Another undesirable side-effect of the capacitive load is the phase-shifting of energy ... the capacitance reflects essentially all of the current back to the plate. This 90-degree phase-shift results in the region of maximum current demand falling not the top of the waveform, where you'd expect it, but the zero-crossing region instead. Since audio is a logarithmic perception, tiny degradations 20 to 60dB down from the loudest signal are important and perceptible - and the most likely place to find these small-but-significant signals is in the zero-crossing region. This is why a tiny amount of corrosion in a dry circuit can have devastating impacts on perception of space, dimension, and emotional subtleties - the damage is all occuring in the worst possible portion of the signal swing.

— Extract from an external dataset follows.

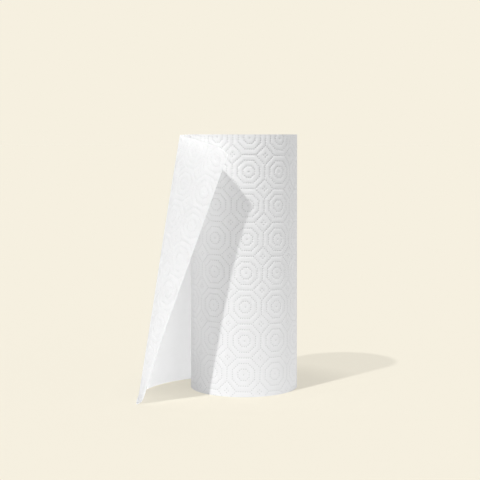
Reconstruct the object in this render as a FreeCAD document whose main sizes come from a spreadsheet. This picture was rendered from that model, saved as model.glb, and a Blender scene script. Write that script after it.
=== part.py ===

Hard-to-measure bursts of distortion that occur around the zero-crossing region have a subjective impact entirely out of proportion to the averaged-THD numbers. Some of the causes are slew distortion, Class AB crossover distortion, PCM errors around the LSB, or minor corrosion effects in a dry circuit. The reason is simple: although the burst of distortion may be brief as an overall percentage, it is selectively masking or actually removing low-level information from the signal.